Colin’s comment on my last post about CocoNES got me thinking, and now I’m strongly leaning toward abandoning Cocoa for the 2A03 and 2C02 parts and writing them in straight-up C with Core Foundation. This should help keep the overhead low while still letting me insert the cores easily into the virtual machine and ultimately the Cocoa shell.
My only concern about following that method would be the threading. I’m still hammering out the details of how I want that to work. There are two things that seriously complicate matters: first, each instruction takes multiple clock cycles. Secondly, like most 8-bit MPUs the 2A03 (6502, for all intents and purposes) has some minor parallelism going in where for most (but I don’t believe all) instructions the opcode for the next instruction is fetched while the current instruction finishes execution. My main concern is that I need to have the correct address and data on the buses at the right time; that’s probably the most complicated part of this whole endeavour until I need to do optimization. I already know for sure I’m going to launch one thread for the entire virtual machine so it doesn’t block the event loop. Do I want to launch separate threads for the 2A03 and 2C02? Do I need two threads to account for the parallelism in the 2A03? If so, how do I go about that?

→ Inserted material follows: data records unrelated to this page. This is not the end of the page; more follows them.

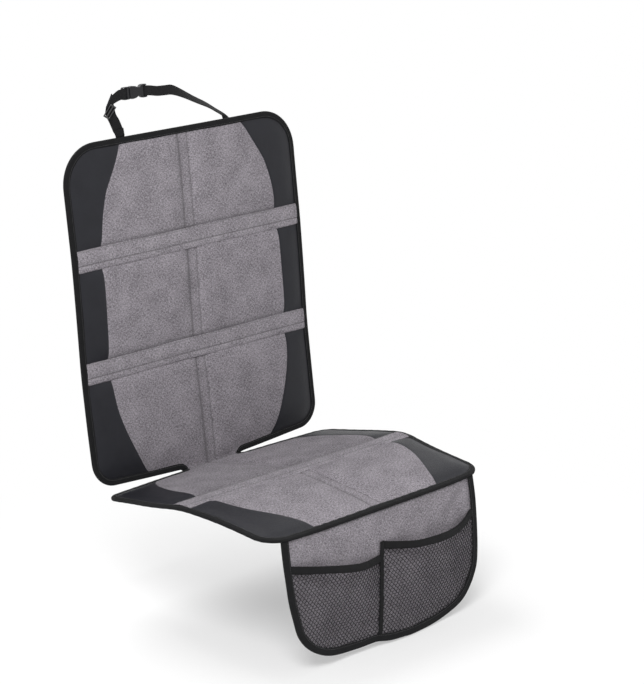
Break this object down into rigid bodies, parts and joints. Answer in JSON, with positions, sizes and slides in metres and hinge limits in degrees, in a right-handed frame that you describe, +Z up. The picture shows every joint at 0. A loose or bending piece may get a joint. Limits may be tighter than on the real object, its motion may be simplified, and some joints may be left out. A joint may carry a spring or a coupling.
{
  "type": "car seat protector",
  "caption": "Padded seat cover that folds into an L over a car seat, with quilted back and seat panels, a hanging flap with net pockets, and a buckled strap loop over the top edge.",
  "frame": {"origin": "point on the seat panel's underside, on its centre line, midway along the flat front half", "axes": "+X to the right hand of someone facing the protector's front, +Y back towards the backrest, +Z up"},
  "size_m": [0.5, 0.5089, 0.8051],
  "materials": {
    "grey_melange_fabric": "woven melange",
    "black_faux_leather": "smooth, slightly glossy",
    "black_lining": "matte",
    "anti_slip_backing": "matte, dotted",
    "foam": "soft foam, hidden",
    "black_tape": "woven tape",
    "black_net": "knitted net",
    "black_webbing": "woven webbing",
    "black_plastic": "moulded, satin"
  },
  "bodies": {
    "root": {"back_grey_face": "grey_melange_fabric", "seat_grey_face": "grey_melange_fabric", "back_strip_lower": "grey_melange_fabric", "back_strip_upper": "grey_melange_fabric", "seat_strip": "grey_melange_fabric", "flap_fabric": "grey_melange_fabric", "back_side_left": "black_faux_leather", "back_side_right": "black_faux_leather", "seat_side_left": "black_faux_leather", "seat_side_right": "black_faux_leather", "back_lining": "black_lining", "seat_underside": "anti_slip_backing", "back_foam_low_left": "foam", "back_foam_low_right": "foam", "back_foam_mid_left": "foam", "back_foam_mid_right": "foam", "back_foam_top_left": "foam", "back_foam_top_right": "foam", "seat_foam_rear_left": "foam", "seat_foam_rear_right": "foam", "seat_foam_front_left": "foam", "seat_foam_front_right": "foam", "back_binding": "black_tape", "seat_binding": "black_tape", "flap_binding": "black_tape", "pocket_band_left": "black_tape", "pocket_band_right": "black_tape", "pocket_divider": "black_tape", "pocket_net_left": "black_net", "pocket_net_right": "black_net", "strap_left": "black_webbing", "strap_left_end": "black_webbing", "strap_right": "black_webbing", "buckle_plug": "black_plastic", "buckle_socket": "black_plastic", "strap_slider": "black_plastic"}
  },
  "joints": []
}
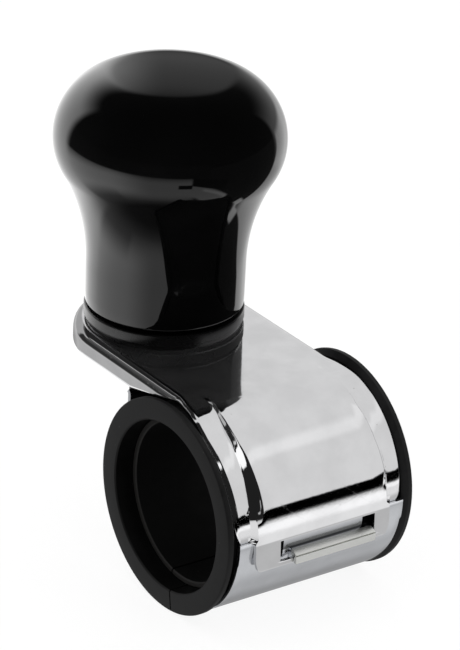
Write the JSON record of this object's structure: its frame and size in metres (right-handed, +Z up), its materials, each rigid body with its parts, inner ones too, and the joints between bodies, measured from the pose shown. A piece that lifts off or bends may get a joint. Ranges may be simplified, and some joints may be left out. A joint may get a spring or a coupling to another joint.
{
  "type": "steering wheel spinner knob",
  "caption": "Free-turning black grip on a plated bracket, whose band and hooked jaw clamp a rubber sleeve around a steering wheel's rim.",
  "frame": {"origin": "centre of the clamp's bore, on its axis, midway between the sleeve's flanges", "axes": "+X along the clamp's bore, +Y from the bore to the grip, +Z up along the grip's axis"},
  "size_m": [0.0504, 0.0876, 0.105],
  "materials": {
    "bracket_chrome": "bright chrome plating on pressed steel",
    "jaw_plating": "plating, a little duller than the bracket's",
    "sleeve_rubber": "black moulded rubber, satin",
    "liner_rubber": "black rubber, matt",
    "zinc_steel": "zinc-plated steel",
    "black_steel": "black oxide",
    "spindle_steel": "turned steel",
    "collar_black": "satin black",
    "dark_nylon": "black nylon",
    "bearing_bronze": "sintered bronze",
    "grip_gloss_black": "polished black"
  },
  "bodies": {
    "bracket": {"upper_bracket": "bracket_chrome", "rubber_sleeve": "sleeve_rubber", "sleeve_liner": "liner_rubber", "weld_nut_left": "zinc_steel", "weld_nut_right": "zinc_steel", "spindle": "spindle_steel", "spindle_spring_washer": "zinc_steel", "spindle_nut": "zinc_steel", "base_washer": "collar_black", "base_collar": "collar_black", "running_washer": "dark_nylon", "head_thrust_washer": "bearing_bronze"},
    "knob": {"knob_grip": "grip_gloss_black", "upper_bush": "bearing_bronze", "bush_spacer": "spindle_steel", "lower_bush": "bearing_bronze", "bore_circlip": "black_steel"},
    "jaw": {"lower_jaw": "jaw_plating"},
    "screw_left": {"clamp_screw_left": "black_steel", "screw_spring_washer_left": "zinc_steel", "screw_flat_washer_left": "zinc_steel"},
    "screw_right": {"clamp_screw_right": "black_steel", "screw_spring_washer_right": "zinc_steel", "screw_flat_washer_right": "zinc_steel"}
  },
  "joints": [
    {"name": "knob_spin", "type": "hinge", "parent": "bracket", "child": "knob", "pos_m": [0, 0.0368, 0.04], "axis": [0, 0, 1], "continuous": true},
    {"name": "jaw_swing", "type": "hinge", "parent": "bracket", "child": "jaw", "pos_m": [0, -0.02395, -0.0052], "axis": [-1, 0, 0], "range_deg": [0, 3]},
    {"name": "screw_left_backoff", "type": "slide", "parent": "bracket", "child": "screw_left", "axis": [0, 0, -1], "range_m": [0, 0.0032]},
    {"name": "screw_right_backoff", "type": "slide", "parent": "bracket", "child": "screw_right", "axis": [0, 0, -1], "range_m": [0, 0.0032]}
  ],
  "couplings": [
    {"joint": "screw_left_backoff", "follows": "jaw_swing", "m_per_rad": 0.0585},
    {"joint": "screw_right_backoff", "follows": "jaw_swing", "m_per_rad": 0.0585}
  ]
}
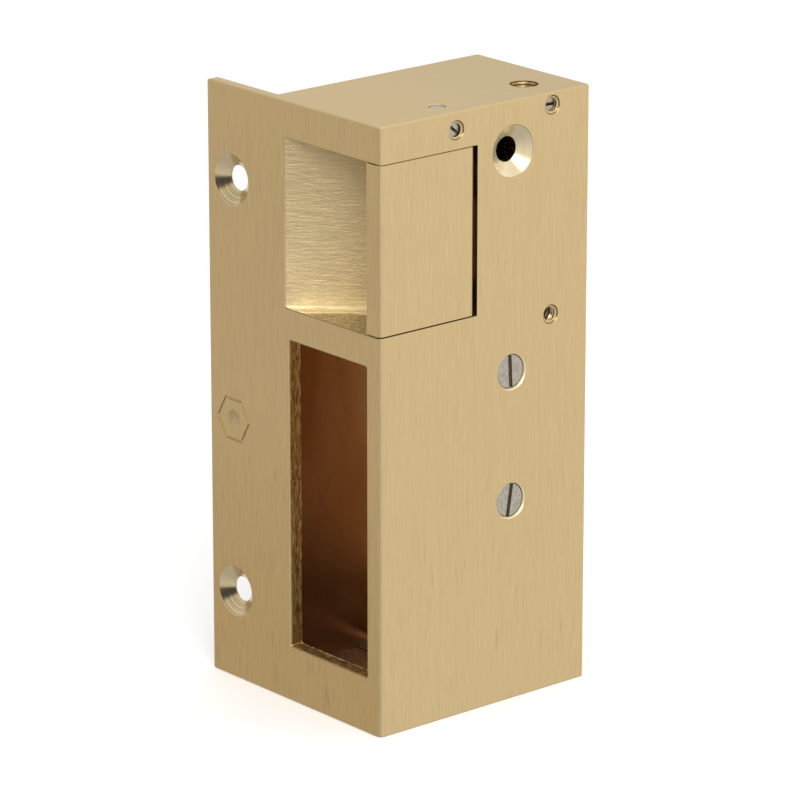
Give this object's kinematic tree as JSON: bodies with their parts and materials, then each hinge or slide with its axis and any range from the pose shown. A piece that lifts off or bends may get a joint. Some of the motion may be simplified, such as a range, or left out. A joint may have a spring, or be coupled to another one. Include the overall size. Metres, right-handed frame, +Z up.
{
  "type": "electric door strike",
  "caption": "Surface-mounted electric door strike: brass block with flange, sprung swinging keeper, deadbolt pocket and a solenoid-blocked locking lever inside.",
  "frame": {"origin": "centre of the bounding box's bottom face", "axes": "+Z up along the strike's length, -Y out of the front face that meets the lock, +X out of the side face that looks into the room"},
  "size_m": [0.046, 0.047, 0.108],
  "materials": {
    "satin_brass": "fine vertical brushing",
    "bare_brass": "machined",
    "steel": "turned",
    "spring_steel": "drawn wire",
    "zinc_steel": "zinc plated",
    "black_plastic": "moulded",
    "white_plastic": "moulded",
    "coil_wire": "enamelled copper winding",
    "tape": "polyester film tape",
    "rubber": "matte",
    "lead_insulation": "wire insulation"
  },
  "bodies": {
    "housing": {"strike_body": "satin_brass", "back_cover": "satin_brass", "cover_screws": "bare_brass", "cable_grommet": "rubber", "keeper_pin": "steel", "lever_pin": "steel", "solenoid_frame": "zinc_steel", "solenoid_bobbin": "black_plastic", "solenoid_winding": "coil_wire", "winding_tape": "tape", "fixed_pole": "zinc_steel", "solenoid_screws": "steel", "set_screws": "steel", "top_plug_screw": "bare_brass", "terminal_block": "white_plastic", "terminal_inserts": "bare_brass", "terminal_screws": "steel", "terminal_fixing_screw": "steel", "coil_leads": "lead_insulation"},
    "keeper": {"keeper": "satin_brass", "keeper_spring": "spring_steel"},
    "locking_lever": {"locking_lever": "steel", "lever_spring": "spring_steel"},
    "plunger": {"plunger": "zinc_steel", "push_rod": "steel", "rod_clip": "spring_steel", "plunger_clip": "spring_steel", "plunger_spring": "spring_steel"}
  },
  "joints": [
    {"name": "keeper_swing", "type": "hinge", "parent": "housing", "child": "keeper", "pos_m": [0.0179, -0.0066, 0.0865], "axis": [0, 0, 1], "range_deg": [0, 60], "stiffness_Nm_per_rad": 0.02, "springref_deg": -22.92, "deforming": ["keeper_spring"]},
    {"name": "lever_swing", "type": "hinge", "parent": "housing", "child": "locking_lever", "pos_m": [0.0157, 0.015, 0.0832], "axis": [0, 0, 1], "range_deg": [-45, 0], "stiffness_Nm_per_rad": 0.005, "springref_deg": 17.19, "deforming": ["lever_spring"]},
    {"name": "plunger_slide", "type": "slide", "parent": "housing", "child": "plunger", "axis": [0, 0, 1], "range_m": [0, 0.0025], "stiffness_N_per_m": 80, "springref_m": -0.004, "deforming": ["plunger_spring"]}
  ],
  "couplings": [
    {"joint": "lever_swing", "follows": "keeper_swing", "ratio": -0.75}
  ]
}
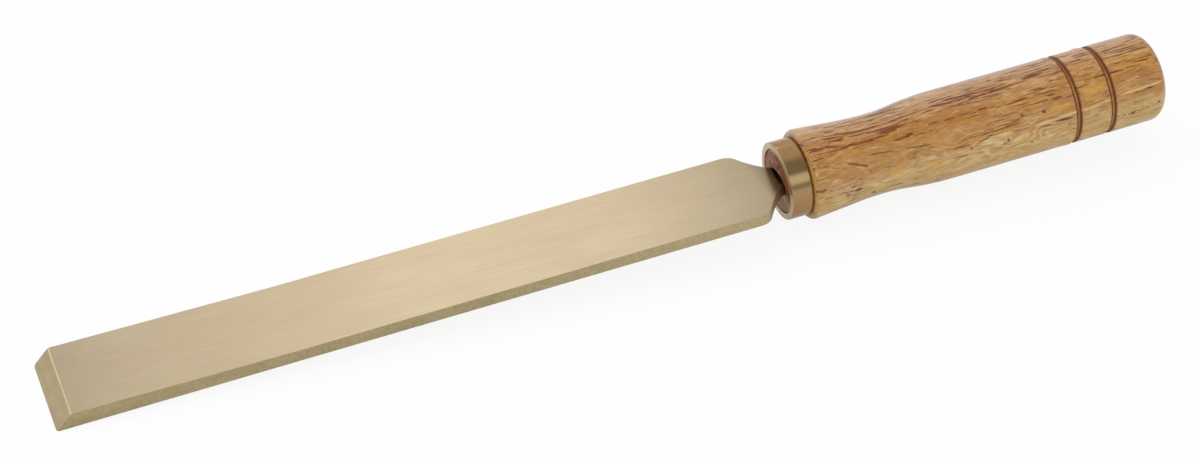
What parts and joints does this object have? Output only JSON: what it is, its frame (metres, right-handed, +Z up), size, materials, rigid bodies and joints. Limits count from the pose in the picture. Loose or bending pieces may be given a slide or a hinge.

I will say though that my investigations into CF (thanks again, Colin!) have given me one good idea. I was originally planning to use a switch() block to decode the opcode, but now I’m thinking I can make an array of pointers to functions, since it looks like I’ll be using pure C for the core. That will seriously cut down some branch work, and should be very easy to implement since 1) all opcodes are void functions with no arguments and 2) opcodes are just 1-byte numbers, so I can read the opcode and voila! Array index!